*Given request*
Which lines run from the first one up to and including the one with "of the cloth"? Print exactly those.

*Provided data*
———
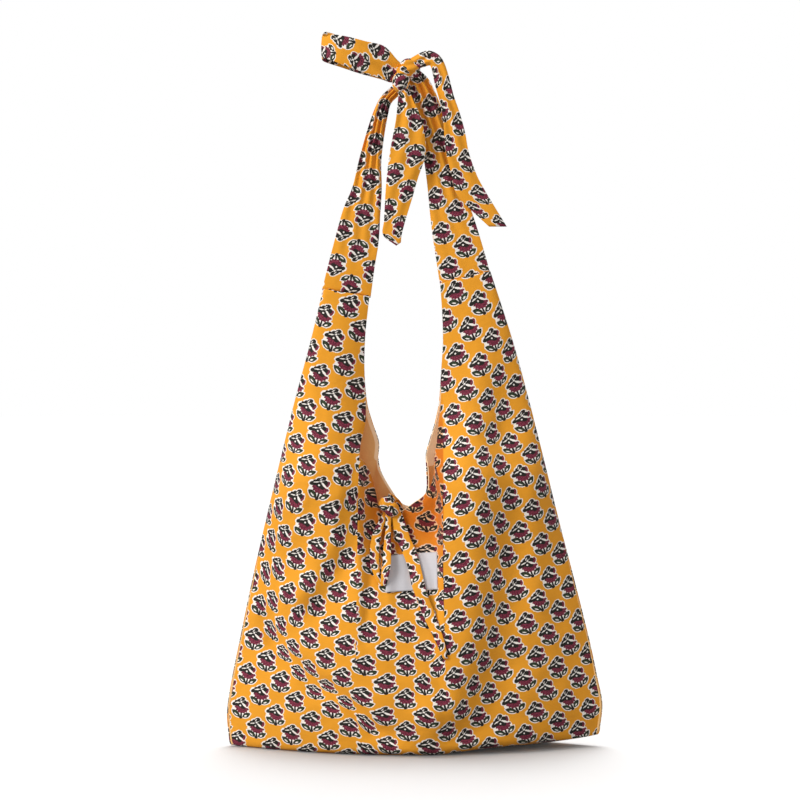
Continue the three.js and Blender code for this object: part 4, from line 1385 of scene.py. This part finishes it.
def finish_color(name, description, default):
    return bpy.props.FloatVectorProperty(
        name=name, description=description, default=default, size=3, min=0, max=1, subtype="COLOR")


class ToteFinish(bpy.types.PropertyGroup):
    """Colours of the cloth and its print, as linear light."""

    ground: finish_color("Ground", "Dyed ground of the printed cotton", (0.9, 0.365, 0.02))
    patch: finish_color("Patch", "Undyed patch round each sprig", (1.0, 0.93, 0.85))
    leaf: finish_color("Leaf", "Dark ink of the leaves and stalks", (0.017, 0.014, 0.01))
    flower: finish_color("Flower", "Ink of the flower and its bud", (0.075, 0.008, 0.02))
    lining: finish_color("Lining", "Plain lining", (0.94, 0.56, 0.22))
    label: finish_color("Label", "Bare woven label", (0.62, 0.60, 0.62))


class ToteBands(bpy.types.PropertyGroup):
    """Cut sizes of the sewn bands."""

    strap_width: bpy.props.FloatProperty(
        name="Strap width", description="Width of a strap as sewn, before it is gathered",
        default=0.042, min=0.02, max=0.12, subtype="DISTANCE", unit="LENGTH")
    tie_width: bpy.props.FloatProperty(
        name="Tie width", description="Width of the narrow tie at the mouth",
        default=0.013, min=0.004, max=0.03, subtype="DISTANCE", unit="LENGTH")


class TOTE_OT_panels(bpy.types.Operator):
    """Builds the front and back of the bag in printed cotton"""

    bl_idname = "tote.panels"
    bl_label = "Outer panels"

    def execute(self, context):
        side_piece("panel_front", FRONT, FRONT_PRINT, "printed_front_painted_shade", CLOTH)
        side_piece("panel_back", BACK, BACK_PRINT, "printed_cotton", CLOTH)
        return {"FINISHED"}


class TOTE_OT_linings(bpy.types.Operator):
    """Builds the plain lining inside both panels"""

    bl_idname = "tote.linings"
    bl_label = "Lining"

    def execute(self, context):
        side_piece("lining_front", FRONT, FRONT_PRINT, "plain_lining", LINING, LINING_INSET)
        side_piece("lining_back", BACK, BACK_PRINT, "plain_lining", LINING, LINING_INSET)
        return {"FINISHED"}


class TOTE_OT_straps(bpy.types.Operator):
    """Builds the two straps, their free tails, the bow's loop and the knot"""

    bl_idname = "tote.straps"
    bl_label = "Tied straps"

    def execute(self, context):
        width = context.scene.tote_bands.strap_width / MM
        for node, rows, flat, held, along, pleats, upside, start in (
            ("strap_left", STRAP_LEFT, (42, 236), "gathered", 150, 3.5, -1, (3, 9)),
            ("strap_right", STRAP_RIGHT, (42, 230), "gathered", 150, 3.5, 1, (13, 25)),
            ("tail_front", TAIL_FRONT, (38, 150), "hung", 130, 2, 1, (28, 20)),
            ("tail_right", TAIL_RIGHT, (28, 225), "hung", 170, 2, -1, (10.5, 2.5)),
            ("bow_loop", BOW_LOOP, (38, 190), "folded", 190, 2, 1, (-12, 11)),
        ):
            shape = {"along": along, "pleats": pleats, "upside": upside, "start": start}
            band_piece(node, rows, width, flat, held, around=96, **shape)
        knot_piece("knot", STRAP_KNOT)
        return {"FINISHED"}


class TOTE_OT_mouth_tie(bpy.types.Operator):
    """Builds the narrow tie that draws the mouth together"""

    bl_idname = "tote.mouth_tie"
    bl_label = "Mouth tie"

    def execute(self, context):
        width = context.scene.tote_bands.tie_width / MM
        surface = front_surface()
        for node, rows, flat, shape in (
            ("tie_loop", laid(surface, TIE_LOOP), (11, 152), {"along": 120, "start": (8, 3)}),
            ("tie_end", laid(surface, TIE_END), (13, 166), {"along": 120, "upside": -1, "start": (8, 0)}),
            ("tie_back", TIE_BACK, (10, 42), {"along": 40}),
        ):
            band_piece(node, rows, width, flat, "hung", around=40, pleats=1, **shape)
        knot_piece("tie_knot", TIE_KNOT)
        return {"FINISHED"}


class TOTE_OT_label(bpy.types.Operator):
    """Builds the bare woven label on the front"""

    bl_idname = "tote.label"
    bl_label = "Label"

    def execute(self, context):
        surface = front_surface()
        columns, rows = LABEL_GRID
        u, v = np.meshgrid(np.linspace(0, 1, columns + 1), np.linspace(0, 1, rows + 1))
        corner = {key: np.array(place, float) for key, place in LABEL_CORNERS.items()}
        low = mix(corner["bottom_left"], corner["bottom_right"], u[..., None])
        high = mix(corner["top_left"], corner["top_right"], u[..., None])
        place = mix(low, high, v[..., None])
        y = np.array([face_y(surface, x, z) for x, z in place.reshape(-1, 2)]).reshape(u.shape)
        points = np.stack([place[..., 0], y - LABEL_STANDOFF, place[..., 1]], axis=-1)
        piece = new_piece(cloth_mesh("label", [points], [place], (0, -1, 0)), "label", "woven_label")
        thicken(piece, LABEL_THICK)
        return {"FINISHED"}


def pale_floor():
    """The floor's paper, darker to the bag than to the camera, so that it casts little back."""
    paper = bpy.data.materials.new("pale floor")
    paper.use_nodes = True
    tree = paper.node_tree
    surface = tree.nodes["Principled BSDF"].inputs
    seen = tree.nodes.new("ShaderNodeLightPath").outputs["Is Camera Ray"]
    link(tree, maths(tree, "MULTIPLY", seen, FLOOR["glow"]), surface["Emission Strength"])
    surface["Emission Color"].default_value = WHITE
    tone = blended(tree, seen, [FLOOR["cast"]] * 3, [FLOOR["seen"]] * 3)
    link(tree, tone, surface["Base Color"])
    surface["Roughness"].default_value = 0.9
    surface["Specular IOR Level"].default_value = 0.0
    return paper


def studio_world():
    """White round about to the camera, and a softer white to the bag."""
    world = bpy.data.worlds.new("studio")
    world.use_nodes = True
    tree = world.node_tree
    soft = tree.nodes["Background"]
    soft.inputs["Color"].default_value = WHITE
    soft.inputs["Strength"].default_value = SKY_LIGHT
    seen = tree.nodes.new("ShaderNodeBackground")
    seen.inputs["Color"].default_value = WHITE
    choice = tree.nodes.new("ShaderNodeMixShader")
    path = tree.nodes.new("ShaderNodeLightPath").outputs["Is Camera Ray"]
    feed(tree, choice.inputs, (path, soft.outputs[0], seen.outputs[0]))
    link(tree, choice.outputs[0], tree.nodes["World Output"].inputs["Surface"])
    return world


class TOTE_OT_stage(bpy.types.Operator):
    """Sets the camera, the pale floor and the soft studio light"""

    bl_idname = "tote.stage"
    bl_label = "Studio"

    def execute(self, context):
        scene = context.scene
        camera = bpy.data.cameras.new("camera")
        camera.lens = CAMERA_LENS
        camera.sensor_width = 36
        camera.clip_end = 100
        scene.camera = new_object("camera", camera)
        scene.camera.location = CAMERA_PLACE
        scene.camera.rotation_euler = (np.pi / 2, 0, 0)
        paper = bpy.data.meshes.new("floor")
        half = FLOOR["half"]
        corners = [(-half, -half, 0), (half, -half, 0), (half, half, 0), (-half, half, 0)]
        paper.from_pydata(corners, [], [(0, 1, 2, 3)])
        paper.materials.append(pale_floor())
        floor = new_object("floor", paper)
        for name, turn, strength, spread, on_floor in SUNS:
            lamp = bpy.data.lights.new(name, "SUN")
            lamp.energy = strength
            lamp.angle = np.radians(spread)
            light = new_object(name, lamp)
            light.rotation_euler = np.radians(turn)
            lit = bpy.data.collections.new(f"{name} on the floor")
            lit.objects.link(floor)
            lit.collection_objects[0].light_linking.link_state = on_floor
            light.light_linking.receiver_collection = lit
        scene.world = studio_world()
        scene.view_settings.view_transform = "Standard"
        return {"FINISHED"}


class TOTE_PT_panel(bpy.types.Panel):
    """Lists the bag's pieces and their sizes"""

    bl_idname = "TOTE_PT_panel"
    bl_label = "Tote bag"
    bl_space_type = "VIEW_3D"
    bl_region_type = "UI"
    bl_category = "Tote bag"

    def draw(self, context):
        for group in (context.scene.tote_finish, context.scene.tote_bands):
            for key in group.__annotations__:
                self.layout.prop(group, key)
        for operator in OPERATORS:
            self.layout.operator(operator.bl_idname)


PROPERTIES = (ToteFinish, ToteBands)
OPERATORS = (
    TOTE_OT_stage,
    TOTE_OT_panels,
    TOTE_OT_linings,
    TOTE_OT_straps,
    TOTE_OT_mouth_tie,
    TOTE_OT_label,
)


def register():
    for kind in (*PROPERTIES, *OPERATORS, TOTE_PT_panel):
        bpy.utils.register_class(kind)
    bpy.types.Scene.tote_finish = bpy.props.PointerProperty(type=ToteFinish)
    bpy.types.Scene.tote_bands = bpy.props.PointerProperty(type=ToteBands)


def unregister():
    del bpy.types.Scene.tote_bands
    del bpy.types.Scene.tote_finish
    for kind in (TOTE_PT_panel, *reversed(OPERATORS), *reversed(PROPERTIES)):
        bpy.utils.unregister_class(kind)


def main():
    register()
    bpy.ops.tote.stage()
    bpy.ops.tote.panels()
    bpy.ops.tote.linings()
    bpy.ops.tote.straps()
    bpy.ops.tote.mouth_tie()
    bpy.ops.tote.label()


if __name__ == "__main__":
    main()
———
*Solution for this exercise*
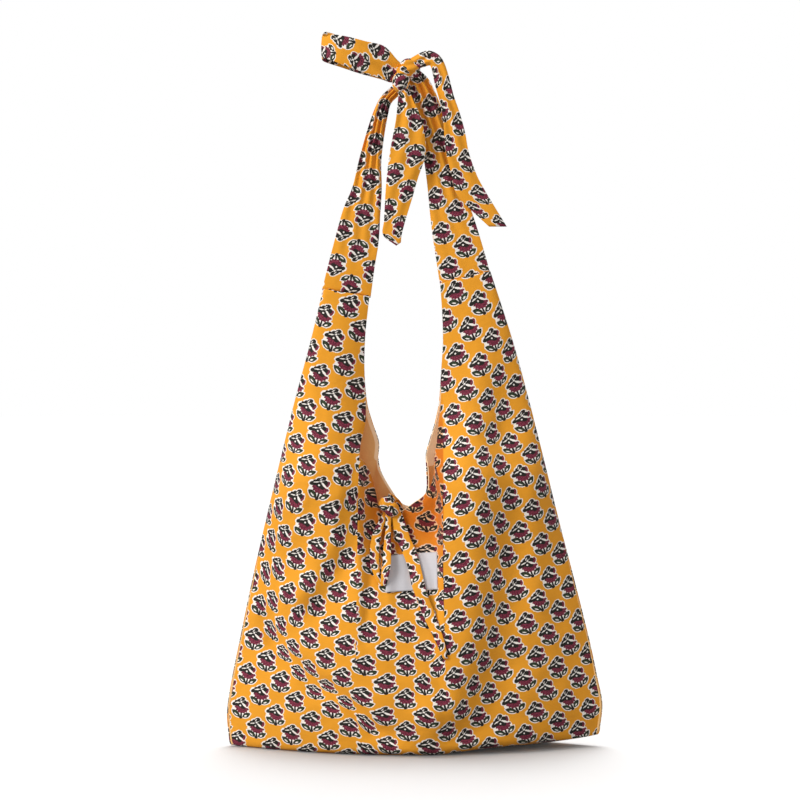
Continue the three.js and Blender code for this object: part 4, from line 1385 of scene.py. This part finishes it.
def finish_color(name, description, default):
    return bpy.props.FloatVectorProperty(
        name=name, description=description, default=default, size=3, min=0, max=1, subtype="COLOR")


class ToteFinish(bpy.types.PropertyGroup):
    """Colours of the cloth and its print, as linear light."""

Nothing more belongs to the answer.